Say you need to build a small colony on a platform out in the vicinity of the star Acubens. Things are going to be a bit Spartan at first until the community gets going. People will basically be living in titanium tubes and boxes, watching 1970s reruns on TV and eating flavored felt.
You can't send a bunch of 10th-generation Westchester County people out there who get all wobbly in the head and nauseated because someone is going to repaint the belfry on the chapel. "Oh my word, what if they get the hue wrong? We'll have to commit mass suicide."
You can't have people like that in outer space. They'd never last. They're locality wieners. You need people who have the courage to shed tradition and abandon place itself, people who can slap on a gimme cap and some bling and become whatever they need to be.
You need a race of people who have been toughened up to life in Nowheresville.
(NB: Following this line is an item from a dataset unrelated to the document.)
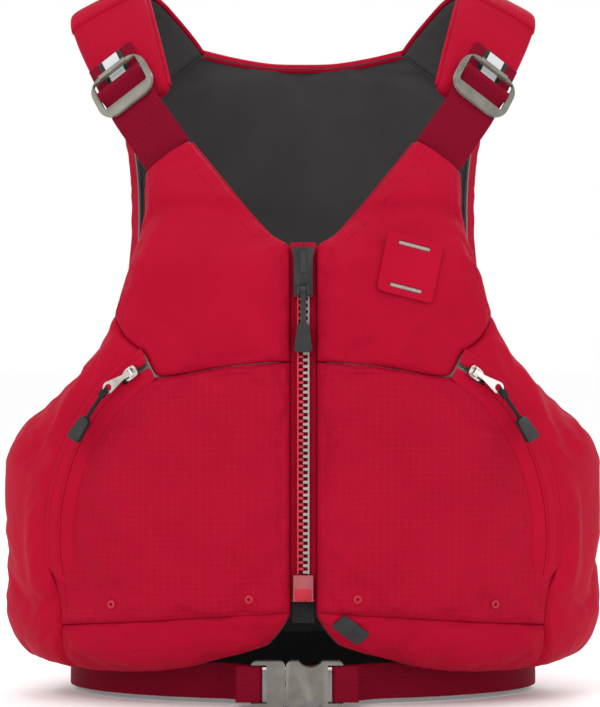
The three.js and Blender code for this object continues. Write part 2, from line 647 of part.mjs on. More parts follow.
function pocketPullGrip() {
  const mouth = POCKET_GRIP.bite - PULL_CORD.length;
  const bore = 2 * (PULL_CORD.radius + GAP);
  return cut(grip(POCKET_GRIP).translate(0, mouth, cordLift), block(bore, 5, bore, 0, mouth - 2, cordLift));
}

// ---------------------------------------------------------------- shoulder strap
// In the strap's frame: x across the strap, y up it, z out of the jacket, from the pad under the crossbar.
const strapFrame = (() => {
  const { angle, height } = ADJUSTER_AT;
  const out = normalOf(torso, angle, height);
  const foot = frontOutline.top(0.5);
  const up = torso(angle, height).sub(torso(foot.x, foot.y));
  up.addScaledVector(out, -up.dot(out)).normalize();
  return new THREE.Matrix4()
    .makeBasis(up.clone().cross(out), up, out)
    .setPosition(off(torso, angle, height, PAD_THICK + GAP));
})();

// The strap's lower end follows the front panel's top edge, a little way off it: its y, z and x, then the
// slopes of y and z across the strap.
const strapFoot = (() => {
  const intoFrame = strapFrame.clone().invert();
  const [a, b] = [0, 1].map((t) => {
    const p = frontOutline.top(t);
    return off(torso, p.x, p.y, FRONT_TOP_THICK / 2).applyMatrix4(intoFrame);
  });
  const middle = a.clone().lerp(b, 0.5);
  return [middle.y + 1.1, middle.z, middle.x, (b.y - a.y) / (b.x - a.x), (b.z - a.z) / (b.x - a.x)];
})();

// A ribbon of webbing through [y, z] points; a point may add the row's x and slopes, as strapFoot does.
function ribbon(points, width, thick) {
  const row = (i, half) => {
    const [y, z, x = 0, skew = 0, tilt = 0] = points[i];
    const [before, after] = [points[Math.max(i - 1, 0)], points[Math.min(i + 1, points.length - 1)]];
    const along = new THREE.Vector2(after[0] - before[0], after[1] - before[1]).normalize();
    return [-width / 2, width / 2].map(
      (w) => new THREE.Vector3(x + w, y + w * skew - along.y * half, z + w * tilt + along.x * half),
    );
  };
  const sheet = (half) => points.map((_, i) => row(i, half));
  return gridSolid(sheet(thick / 2), sheet(-thick / 2));
}

// Up from the front panel, under the adjuster's low bar, round the crossbar and back beneath itself.
function shoulderWebbing() {
  const low = [-24, 2.9];
  const halfway = strapFoot.map((value, i) => lerp(value, low[i] ?? 0, 0.5));
  const turn = ADJUSTER.crossBar + GAP + WEB / 2;
  const roll = [];
  for (let a = -60; a <= 200; a += 26)
    roll.push([turn * Math.sin(a * DEG), CROSSBAR_OUT + turn * Math.cos(a * DEG)]);
  const path = [strapFoot, halfway, low, [-9, 2.9], ...roll, [-9, 0.9], [-22, 0.9]];
  return ribbon(path, STRAP_WIDTH, WEB);
}

const anchorPath = [[0.5, 0.8], [9, 0.8], [18, 0.6], [ANCHOR_LENGTH, 0]];
const anchorWebbing = () => ribbon(anchorPath, STRAP_WIDTH, WEB);
function reflectiveStrip() {
  const above = WEB / 2 + GAP + 0.2;
  const path = anchorPath.map(([y, z], i) => [i === 0 ? 6 : y - (i === 3 ? 0.5 : 0), z + above]);
  return ribbon(path, REFLECTIVE_WIDTH, 0.4);
}

function strapAdjuster() {
  const { length, sideBar, lowBar, topBar, crossBar, thick, corner } = ADJUSTER;
  const window = STRAP_WIDTH + 2 * GAP;
  const middle = -4;
  const [low, high] = [middle - length / 2 + lowBar, middle + length / 2 - topBar];
  const frame = roundedRectangle(window + 2 * sideBar, length, corner, new THREE.Shape(), 0, middle);
  frame.holes.push(roundedRectangle(window, high - low, 2, new THREE.Path(), 0, (low + high) / 2));
  const ring = plate(frame, thick).translate(0, 0, CROSSBAR_OUT + 0.4);
  const bow = block(window - 15, topBar, 2, 0, high + topBar / 2, CROSSBAR_OUT + 2);
  return joined(ring, rodX(crossBar, window + sideBar, 0, 0, CROSSBAR_OUT), bow);
}

// ---------------------------------------------------------------- waist belt and buckle
// In the buckle's frame: x to the wearer's left, y back to the torso, z up, from the middle of the belt.
const buckleFrame = new THREE.Matrix4().makeTranslation(0, -(CHEST_DEPTH + BELT_STANDOFF), BELT_HEIGHT);
const HOUSING = { from: -12, to: -12 + BUCKLE.body };
const femaleBar = HOUSING.to - BUCKLE.slot / 2 + 1;
const maleBar = HOUSING.from - GAP - BUCKLE.lock + BUCKLE.slot / 2 - 1;
const BEHIND_PANEL = { from: 10, to: 19 }; // degrees round the torso where the belt slips behind the hem
const BELT_END = 179.8; // just short of the spine, where the two sides meet

// One side of the belt: round its bar, straight out of the buckle, then inside the lining to the back.
function beltWebbing(barX) {
  const turn = BUCKLE.barRadius + GAP + WEB / 2;
  const y = -(CHEST_DEPTH + BELT_STANDOFF);
  const path = [[barX + 15, y - turn + 1.2]];
  for (let a = 90; a <= 270; a += 30)
    path.push([barX + turn * Math.cos(a * DEG), y - turn * Math.sin(a * DEG)]);
  const start = Math.asin((barX + 6) / TORSO_HALF_WIDTH) / DEG;
  for (let i = 0; i <= 26; i++) {
    const angle = lerp(start, BELT_END, (i / 26) ** 1.3);
    const inwards = smoothstep(angle, BEHIND_PANEL.from, BEHIND_PANEL.to);
    const p = off(torso, angle, BELT_HEIGHT, lerp(BELT_STANDOFF - turn, -BELT_INSET, inwards));
    path.push([p.x, p.y]);
  }
  const edge = (half, end) =>
    path.map(([x, v], i) => {
      const [before, after] = [path[Math.max(i - 1, 0)], path[Math.min(i + 1, path.length - 1)]];
      const along = new THREE.Vector2(after[0] - before[0], after[1] - before[1]).normalize();
      return new THREE.Vector3(x - along.y * half, v + along.x * half, BELT_HEIGHT + (end * BELT_WIDTH) / 2);
    });
  const layer = (half) => [edge(half, -1), edge(half, 1)];
  return gridSolid(layer(WEB / 2), layer(-WEB / 2));
}

const uprightRod = (x) =>
  new THREE.CylinderGeometry(BUCKLE.barRadius, BUCKLE.barRadius, BUCKLE_HEIGHT - 4, 12)
    .rotateX(Math.PI / 2)
    .translate(x, 0, 0);
const beltSlot = (x) => block(2 * BUCKLE.slot, BUCKLE.thick + 2, BELT_WIDTH + 1, x);

// The half on the wearer's left webbing: a flat housing with a window above and below for the prongs.
function buckleFemale() {
  const { thick, wall, body, slot, corner } = BUCKLE;
  const outline = roundedRectangle(body, BUCKLE_HEIGHT, corner, new THREE.Shape(), HOUSING.from + body / 2);
  const housing = facing(outline, thick);
  const chamber = body - slot - 3;
  const hollow = block(chamber, thick - 2 * wall, BUCKLE_HEIGHT - 8, HOUSING.from + chamber / 2 - 2);
  const windows = block(13, thick - 2 * wall, BUCKLE_HEIGHT + 2, HOUSING.from + 16.5);
  const notchZ = BUCKLE_HEIGHT / 2 + 5.5;
  const notches = [1, -1].map((s) =>
    new THREE.CylinderGeometry(10, 10, thick + 2, 20).translate(HOUSING.from + 17, 0, s * notchZ),
  );
  return joined(cut(housing, hollow, windows, ...notches, beltSlot(HOUSING.to)), uprightRod(femaleBar));
}

// The male half: a frame for its webbing and a guide tongue that runs up the middle of the housing.
function buckleMale() {
  const { thick, lock, corner } = BUCKLE;
  const right = HOUSING.from - GAP;
  const outline = roundedRectangle(lock, BUCKLE_HEIGHT, corner, new THREE.Shape(), right - lock / 2);
  const frame = facing(outline, thick);
  return joined(cut(frame, beltSlot(right - lock)), block(22, 2.4, 3, right + 10), uprightRod(maleBar));
}

// The upper springy prong, with the shoulder that shows in the housing's window.
function buckleProng() {
  const x = HOUSING.from;
  const outline = polygon([[x, 3.4], [x, 5.6], [x + 8, 7.6]]);
  outline.quadraticCurveTo(x + 14, 13.6, x + 20, 8);
  outline.lineTo(x + 20, 4.6);
  outline.lineTo(x + 10, 4);
  return plate(outline, BUCKLE.thick - 2 * BUCKLE.wall - 1).rotateX(Math.PI / 2);
}

// ---------------------------------------------------------------- materials and assembly
function finish(color, roughness, metalness = 0) {
  return new THREE.MeshStandardMaterial({ color, roughness, metalness });
}
const RED = finish(0xb3122c, 0.75);
const DEEP_RED = finish(0x86071f, 0.8);
const GREY_LINING = finish(0x4a4947, 0.85);
const FOAM = finish(0xd9d6cc, 0.9);
const BLACK = finish(0x262625, 0.6);
const STONE_GREY = finish(0x9a988a, 0.45);
const BUCKLE_GREY = finish(0x62605a, 0.5);
const STEEL = finish(0xb4b0a6, 0.3, 0.9);
const SILVER_TAPE = finish(0xb9bbbb, 0.4);
const TOOTH_GREY = finish(0xa39a94, 0.45);
const CLEAR_RED = finish(0xc0506a, 0.3);

function group(parent, name, frame = new THREE.Matrix4()) {
  const child = new THREE.Group();
  child.name = name;
  child.applyMatrix4(frame);
  parent.add(child);
  return child;
}

function add(parent, name, geometry, material, frame = new THREE.Matrix4()) {
  const mesh = new THREE.Mesh(geometry, material);
  mesh.name = name;
  mesh.applyMatrix4(frame);
  parent.add(mesh);
}

const jacket = new THREE.Group();
add(jacket, "back_shell", back.shell, RED);
add(jacket, "back_foam", back.foam, FOAM);
add(jacket, "back_lining", back.lining, GREY_LINING);

// Everything that has a twin is made for the wearer's left; the right half is its mirror image.
for (const name of ["left", "right"]) {
  const left = name === "left";
  const half = group(jacket, `half_${name}`);
  if (!left) half.scale.x = -1;

  add(half, `shoulder_pad_${name}`, shoulderPad(), RED);
  add(half, `side_gusset_${name}`, sideGusset(), RED);
  add(half, `front_shell_${name}`, front.shell, RED);
  add(half, `front_foam_${name}`, front.foam, FOAM);
  add(half, `front_lining_${name}`, front.lining, GREY_LINING);
  add(half, `pocket_panel_${name}`, pocketCloth, RED);
  const eyelet = { width: 2 * EYELET.radius, tall: 2 * EYELET.radius };
  add(half, `drain_grommet_inner_${name}`, drainEyelet(), RED, onFront(EYELET_AT.inner, eyelet));
  add(half, `drain_grommet_outer_${name}`, drainEyelet(), RED, onFront(EYELET_AT.outer, eyelet));

  add(half, `zip_tape_${name}`, zipTape(), RED);
  add(half, `zip_teeth_${name}`, zipTeeth(left ? 0 : TOOTH.pitch / 2), left ? TOOTH_GREY : RED);
  add(half, `zip_top_stop_${name}`, zipStop(), BLACK);

  const pocket = group(half, `pocket_zip_${name}`, pocketFrame);
  add(pocket, `pocket_zip_tape_${name}`, pocketZipTape(), RED);
  const slider = group(pocket, `pocket_slider_frame_${name}`, pocketSliderFrame);
  add(slider, `pocket_slider_${name}`, pocketSlider(), STEEL);
  const tab = group(slider, `pocket_tab_frame_${name}`, tabFrame);
  add(tab, `pocket_pull_tab_${name}`, pocketPullTab(), STEEL);
  const cord = group(tab, `pocket_cord_frame_${name}`, cordFrame);
  add(cord, `pocket_pull_cord_${name}`, pocketPullCord(), BLACK);
  add(cord, `pocket_pull_grip_${name}`, pocketPullGrip(), BLACK);

  const strap = group(half, `strap_frame_${name}`, strapFrame);
  add(strap, `shoulder_webbing_${name}`, shoulderWebbing(), DEEP_RED);
  add(strap, `anchor_webbing_${name}`, anchorWebbing(), DEEP_RED);
  add(strap, `reflective_strip_${name}`, reflectiveStrip(), SILVER_TAPE);
  add(strap, `strap_adjuster_${name}`, strapAdjuster(), STONE_GREY);

  add(half, `belt_webbing_${name}`, beltWebbing(left ? femaleBar : -maleBar), DEEP_RED);
}

add(jacket, "lash_tab", lashTab(), RED, onFront(LASH_AT, LASH, LASH.turn));
add(jacket, "corner_patch", cornerPatch(), BLACK, onFront(PATCH_AT, PATCH, PATCH.turn));

add(jacket, "zip_pin", zipPin(), CLEAR_RED);
add(jacket, "zip_box", zipBox(), CLEAR_RED);
add(jacket, "zip_guard", zipGuard(), BLACK);
add(jacket, "zip_slider", zipSlider(), BLACK, sliderFrame);
const pull = group(jacket, "main_pull_frame", pullFrame);
add(pull, "zip_pull_link", zipPullLink(), BLACK);
add(pull, "zip_pull_grip", zipPullGrip(), BLACK);

const buckle = group(jacket, "buckle_frame", buckleFrame);
add(buckle, "buckle_female", buckleFemale(), BUCKLE_GREY);
add(buckle, "buckle_male", buckleMale(), BUCKLE_GREY);
add(buckle, "buckle_prong_upper", buckleProng(), BUCKLE_GREY);
add(buckle, "buckle_prong_lower", buckleProng(), BUCKLE_GREY, new THREE.Matrix4().makeRotationX(Math.PI));

export default jacket;
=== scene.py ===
"""Looks for the life jacket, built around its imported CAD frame. Lengths are in mm until a mesh is made."""

import math

import bmesh
import bpy
import numpy as np
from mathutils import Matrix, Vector
from mathutils.bvhtree import BVHTree


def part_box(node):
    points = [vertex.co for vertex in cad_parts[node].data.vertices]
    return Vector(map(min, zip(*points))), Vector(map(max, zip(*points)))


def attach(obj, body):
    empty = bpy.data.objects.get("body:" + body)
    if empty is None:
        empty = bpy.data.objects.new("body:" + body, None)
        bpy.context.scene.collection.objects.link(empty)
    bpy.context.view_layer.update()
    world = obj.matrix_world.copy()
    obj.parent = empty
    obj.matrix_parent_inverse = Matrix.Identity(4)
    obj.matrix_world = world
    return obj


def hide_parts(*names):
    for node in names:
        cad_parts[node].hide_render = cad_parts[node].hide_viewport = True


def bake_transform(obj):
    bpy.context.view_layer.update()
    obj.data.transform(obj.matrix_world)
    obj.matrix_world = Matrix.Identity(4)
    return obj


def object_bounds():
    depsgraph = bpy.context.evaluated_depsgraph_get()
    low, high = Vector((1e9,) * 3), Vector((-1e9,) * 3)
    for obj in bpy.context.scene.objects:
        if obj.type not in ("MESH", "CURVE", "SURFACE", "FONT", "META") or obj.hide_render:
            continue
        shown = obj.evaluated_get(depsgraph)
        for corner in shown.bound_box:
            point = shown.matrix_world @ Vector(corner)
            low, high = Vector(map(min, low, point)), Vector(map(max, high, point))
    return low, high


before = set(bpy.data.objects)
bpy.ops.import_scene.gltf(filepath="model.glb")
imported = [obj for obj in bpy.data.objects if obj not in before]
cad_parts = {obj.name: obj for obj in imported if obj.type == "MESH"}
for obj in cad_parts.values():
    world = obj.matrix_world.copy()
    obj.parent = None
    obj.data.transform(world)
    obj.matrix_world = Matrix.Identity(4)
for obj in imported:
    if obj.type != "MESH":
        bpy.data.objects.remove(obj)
cad_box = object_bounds()
rng = np.random.default_rng(11)
SCENE = bpy.context.scene
SCENE.view_settings.view_transform = "Standard"
MM = 0.001
D = math.pi / 180
MIRROR = {"left": 1, "right": -1}  # what is drawn for the left is mirrored for the right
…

People whose idea of a meaningful landmark is Starbucks. People for whom an address is a code registered with Mail Boxes Etc. People from Frisco!
Harvey Graff's book is fascinating for me, because I am fascinated, as is he, by cities, and the city I happen to know most about is Dallas. I love my part of Dallas. But I know in my heart of hearts that my part of Dallas, Old East Dallas, is a refugee camp for people who are hiding out from the real Dallas.
Frisco.
The outermost suburbs are where the future is being forged. While it makes perfect sense for Graff to study the old city—in line with his earlier work, informed by his own experience—some other kind of academic should come study the suburban fringe, the nowhere of Dallas.
Yeah, yeah, I know all about James Howard Kunstler, The Geography of Nowhere: The Rise and Decline of America's Manmade Landscape. Read it. Loved it. Very important book.
I have written here before about the more recent book, The Option of Urbanism by Christopher B. Leinberger, about how all the kids are going to move back into the city and live the Seinfeld life. Great news. I believe it. I'm all for it.
But Kunstler's book is a requiem. I'm sorry, but what can I do? Leinberger's book is a real estate brochure. Sure, the rich kids will move downtown for a while. What about the rest of humanity?
People, the vast mass of people, will live in more and more generic and mass-produced environments in fewer and fewer truly unique locales, because that's the relentless math of population growth, pollution and politics. A chicken in every pot and a unique code on every titanium tube.
I'm not embracing it. I already told you, I'm a refugee. But don't you think we should get past the sentimental notion that an absence of place is automatically a bad thing? Why is it bad? Is a sense of place like a limb or an eye?
So if you believe that, do you think it's a good thing for people to know their place? What are you, English? We are Frisco! We are free! We don't need no stinkin' sense of place!